What is Step 5: Apply Annual Exemption?
Annual Exemption: Taxpayers may apply an annual exemption to their total gains and losses. This can also be applied strategically against the highest-taxed assets.
(1) Rate: The exemption is currently £6,000 a year. It cannot be carried forward.
(2) Exception: Annual exemptions cannot be used in conjunction with rollover, hold-over or incorporation relief.
What is Step 5: Apply Tax Rate?
Tax Rate: The tax rate differs by the rate of income tax paid by the taxpayer, and the type of asset. If CGT pushes a taxpayer from the standard rate to the higher rate, then gains are split proportionately between each.
(1) Standard Rate: Standard rate income taxpayers are charged on any gains up to £37,700 (accounting for income) at 10%. Non-exempt residential properties are charged at 18%.
(2) Higher Rate: Higher rate income taxpayers are charged on any gains at 20%, and non-exempt residential properties at 28%.

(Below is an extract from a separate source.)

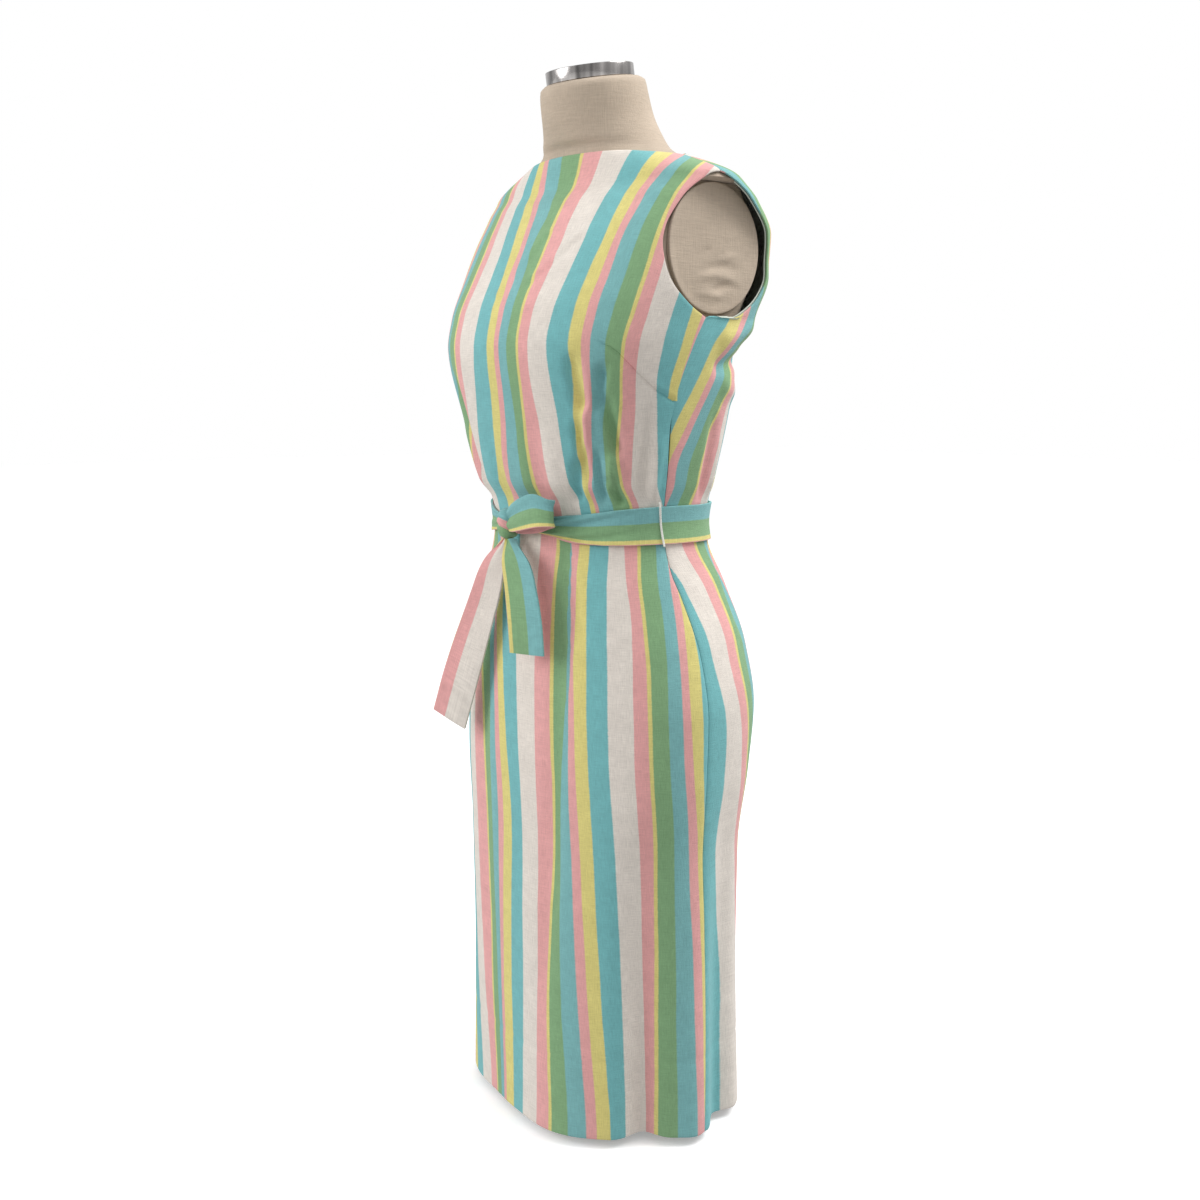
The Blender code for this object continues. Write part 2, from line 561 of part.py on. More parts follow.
def ribbon_object(name, rows, finish, collection):
    """A strip of cloth: an open grid of points with its wall from Solidify."""
    grid = bmesh.new()
    verts = [[grid.verts.new(point) for point in row] for row in rows]
    for r in range(len(verts) - 1):
        for c in range(len(verts[r]) - 1):
            grid.faces.new((verts[r][c], verts[r][c + 1], verts[r + 1][c + 1], verts[r + 1][c]))
    mesh = bpy.data.meshes.new(name)
    grid.to_mesh(mesh)
    grid.free()
    mesh.shade_smooth()
    item = place_object(name, mesh, finish, collection)
    wall = item.modifiers.new("wall", "SOLIDIFY")
    wall.thickness = RIBBON_WALL
    wall.offset = 0.0
    return item


def upright_ribbon(name, route, width, finish, collection):
    """A strip standing on its edge along a route, as in a bow's loop."""
    offsets = np.linspace(-0.5, 0.5, RIBBON_COLUMNS) * width
    rows = route[:, None, :] + offsets[None, :, None] * np.array([0.0, 0.0, 1.0])
    ribbon_object(name, rows, finish, collection)


def hanging_ribbon(name, route, slant, finish, collection):
    """A strip hanging along a route; slant cuts its lower end at an angle."""
    offsets = np.linspace(-0.5, 0.5, RIBBON_COLUMNS + 1)
    turn = np.radians(route[:, 3])
    across = np.stack([np.cos(turn), np.sin(turn), np.zeros(len(turn))], axis=-1)
    across *= route[:, 4:5]
    rows = route[:, None, :3] + offsets[None, :, None] * across[:, None, :]
    drop = (np.linspace(0, 1, len(route)) ** 3)[:, None] * offsets[None, :] * slant
    rows[..., 2] -= drop
    ribbon_object(name, rows, finish, collection)


def belt_carriers(collection):
    """The thread bars at the side seams that hold the belt."""
    reach = BELT_HALF_WIDTH + CARRIER["overhang"]
    for name, side in (("belt_carrier_left", 1), ("belt_carrier_right", -1)):
        rise = np.linspace(-reach, reach, CARRIER_ROWS)[:, None]
        spread = np.array([-0.5, 0.5])[None, :] * CARRIER["width"] / FOLD_RADIUS
        angle, rise = np.broadcast_arrays(side * math.radians(CARRIER["angle"]) + spread, rise)
        level = np.clip(rise, -BELT_HALF_WIDTH, BELT_HALF_WIDTH) + WAIST
        point = section_point(GARMENT_SECTIONS, angle, level)
        point[..., 2] = rise + WAIST
        normal = level_normal(angle, level)
        near = BELT_CLEARANCE + BELT_WALL + 3 * SEAM_GAP
        outer = point + normal * (near + CARRIER["wall"])
        inner = point + normal * near
        place_object(name, loft_walls(name, outer, inner), "facing_white", collection)


# ---------------------------------------------------------------- form
def form_torso(collection):
    angle = np.linspace(-math.pi, math.pi, FORM_COLUMNS, endpoint=False)
    rings = []
    for rise, scale in FORM_FOOT:
        ring = section_point(FORM_SECTIONS, angle, np.full(angle.shape, FORM_FLOOR + rise))
        ring[:, :2] *= scale
        rings.append(ring)
    for height in FORM_HEIGHTS:
        ring = section_point(FORM_SECTIONS, angle, np.full(angle.shape, height))
        side = float(table_value(FORM_SECTIONS, 7, np.array(height)))
        ring[:, 0] = np.clip(ring[:, 0], -side, side)
        tilt = float(table_value(FORM_SECTIONS, 8, np.array(height)))
        ring[:, 2] += tilt * (ring[:, 1] - float(table_value(FORM_SECTIONS, 4, np.array(height))))
        rings.append(ring)
    body = bmesh.new()
    verts = [[body.verts.new(point) for point in ring] for ring in rings]
    for low, high in zip(verts, verts[1:]):
        for c in range(FORM_COLUMNS):
            d = (c + 1) % FORM_COLUMNS
            body.faces.new((low[c], low[d], high[d], high[c]))
    body.faces.new(list(reversed(verts[0])))
    body.faces.new(verts[-1])
    mesh = bpy.data.meshes.new("form_torso")
    body.to_mesh(mesh)
    body.free()
    mesh.shade_smooth()
    mesh.set_sharp_from_angle(angle=SHARP_ANGLE)
    place_object("form_torso", mesh, "linen", collection)


def add_bevel(item, width, segments):
    bevel = item.modifiers.new("bevel", "BEVEL")
    bevel.width = width
    bevel.segments = segments
    bevel.limit_method = "ANGLE"
    bevel.angle_limit = BEVEL_ANGLE


def form_fittings(collection):
    cap = NECK_CAP
    bpy.ops.mesh.primitive_cylinder_add(vertices=ROUND_STEPS, radius=cap["radius"], depth=cap["depth"],
                                        location=(0, cap["y"], cap["z"]),
                                        rotation=(math.atan(NECK_TILT), 0, 0))
    add_bevel(adopt_primitive("form_neck_cap", "chrome", collection), 0.002, 1)
    plate = SHOULDER_PLATE
    for name, side in (("form_arm_plate_left", 1), ("form_arm_plate_right", -1)):
        middle = side * (plate["x"] + plate["depth"] / 2)
        bpy.ops.mesh.primitive_cylinder_add(vertices=ROUND_STEPS, radius=1, depth=plate["depth"],
                                            location=(middle, plate["y"], plate["z"]),
                                            rotation=(0, math.radians(90), 0))
        disc = adopt_primitive(name, "linen", collection)
        disc.data.transform(Matrix.Diagonal((plate["half_z"], plate["half_y"], 1.0, 1.0)))
        add_bevel(disc, 0.0015, 1)


def stand(collection):
    length = FORM_FLOOR - SEAM_GAP - BASE_HUB - SEAM_GAP
    bpy.ops.mesh.primitive_cylinder_add(vertices=POLE_STEPS, radius=POLE_RADIUS, depth=length,
                                        location=(0, 0, BASE_HUB + SEAM_GAP + length / 2))
    adopt_primitive("form_pole", "chrome", collection)
    profile = [(0.0, BASE_HUB), (0.024, BASE_HUB), (0.027, BASE_HUB - 0.003), (0.030, 0.0125),
               (0.040, 0.0110), (BASE_RADIUS - 0.004, BASE_EDGE),
               (BASE_RADIUS, BASE_EDGE - 0.003), (BASE_RADIUS, 0.0), (0.0, 0.0)]
    outline = bmesh.new()
    verts = [outline.verts.new((radius, 0.0, height)) for radius, height in profile]
    for first, second in zip(verts, verts[1:]):
        outline.edges.new((first, second))
    mesh = bpy.data.meshes.new("form_base")
    outline.to_mesh(mesh)
    outline.free()
    base = place_object("form_base", mesh, "painted_iron", collection)
    turn = base.modifiers.new("turn", "SCREW")
    turn.steps = ROUND_STEPS
    turn.render_steps = ROUND_STEPS
    turn.use_merge_vertices = True
    turn.merge_threshold = 0.00005


# ---------------------------------------------------------------- build
def main():
    clear_scene()
    collection = bpy.data.collections.new("sundress")
    bpy.context.scene.collection.children.link(collection)
    skirt_pieces(collection)
    bodice_pieces(collection)
    armhole_facings(collection)
    belt_pieces(collection)
    belt_carriers(collection)
    form_torso(collection)
    form_fittings(collection)
    stand(collection)


main()
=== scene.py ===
"""The looks of a sleeveless striped sundress on a limbless dress form.

Metres, +Z up, the front faces -Y and the wearer's left is +X. A table that
MM or in_metres scales is written in millimetres. The cloth is laid over the
same level sections as the frame's solids, only finer. Each panel's UV map
holds its place on the flat cloth in metres: u across the stripes, v along
them.
"""
import contextlib
import math

import bmesh
import bpy
import numpy as np
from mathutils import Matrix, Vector


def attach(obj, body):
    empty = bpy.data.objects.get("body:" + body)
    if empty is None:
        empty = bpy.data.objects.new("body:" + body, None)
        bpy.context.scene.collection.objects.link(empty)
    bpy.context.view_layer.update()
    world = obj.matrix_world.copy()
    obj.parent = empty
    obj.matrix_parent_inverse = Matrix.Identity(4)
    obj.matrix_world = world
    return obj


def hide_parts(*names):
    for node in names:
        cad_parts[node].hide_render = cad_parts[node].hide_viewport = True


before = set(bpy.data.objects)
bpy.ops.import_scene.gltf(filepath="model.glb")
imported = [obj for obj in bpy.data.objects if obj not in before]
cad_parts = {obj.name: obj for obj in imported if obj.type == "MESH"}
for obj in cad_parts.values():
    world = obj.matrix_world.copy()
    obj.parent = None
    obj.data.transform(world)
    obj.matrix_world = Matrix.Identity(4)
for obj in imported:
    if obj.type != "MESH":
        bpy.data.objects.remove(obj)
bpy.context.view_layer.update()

bl_info = {
    "name": "Striped Sundress",
    "version": (1, 0, 0),
    "blender": (4, 5, 0),
    "location": "View3D > Sidebar > Sundress",
    "description": "Sleeveless striped sundress with a tied sash on a dress form",
    "category": "Object",
}

# ------------------------------------------------------------ body tables
MM = 0.001


def in_metres(rows, lengths):
    """A table, of which the columns named as lengths are written in millimetres."""
    table = np.array(rows, float)
    table[:, lengths] *= MM
    return table


# columns: height, half width, front depth, back depth, centre y,
#          squareness of the front and of the back (2 is a true oval)
GARMENT_SECTIONS = in_metres((
    (0, 152, 104, 117, 0, 2.5, 2.5),
    (150, 152, 104, 112, 0, 2.4, 2.4),
    (280, 156, 106, 111, 0, 2.3, 2.3),
    (360, 164, 106, 124, 0, 2.25, 2.25),
    (420, 166, 104, 134, 0, 2.2, 2.2),
    (480, 156, 100, 126, 0, 2.2, 2.2),
    (540, 136, 95, 104, 0, 2.2, 2.2),
    (581, 122.5, 90, 85, 0, 2.2, 2.2),
    (600, 120.5, 89, 82.5, 0, 2.2, 2.2),
    (619, 123.5, 92.5, 84, 0, 2.2, 2.2),
    (640, 131, 106, 87, 0, 2.2, 2.2),
    (700, 146, 122, 96, 0, 2.25, 2.2),
    (765, 160, 134, 100, 0, 2.3, 2.15),
    (795, 164, 127, 116, 0, 2.25, 2.3),
    (830, 168, 110, 132, 2, 2.2, 2.45),
    (870, 170, 88, 132, 4, 2.1, 2.5),
    (900, 169, 67, 110, 6, 2, 2.3),
    (918, 163, 54, 86, 7, 1.95, 2.1),
    (945, 100, 50, 58, 6, 2, 2),
    (956, 76, 48, 52, 6, 2, 2),
), (0, 1, 2, 3, 4))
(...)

(3) Example: Taxpayer has £30,000 taxable income, and £10,000 chargeable gains. The first £7,700 of the chargeable gains will be charged at standard rate, and the remainder is pushed into the higher rate.
Trustees and Personal Representatives
Trustees and Personal Representatives: Trustees and PRs are charged at the higher rate for both general (20%) and residential (28%) sales, for sale of estate assets (not gifts on death). The gain is calculated from the market price on death.
Business Asset Disposal Relief
Business Asset Disposal Relief: Qualifying business asset disposal relief gains are charged at a flat rate of 10% irrespective of the taxpayer’s rate.
(1) Effect: These assets are taxed first. This can have the effect of pushing other assets into the higher rate.
(2) Maximum: This relief is subject to a lifetime maximum of £1,000,000 relief.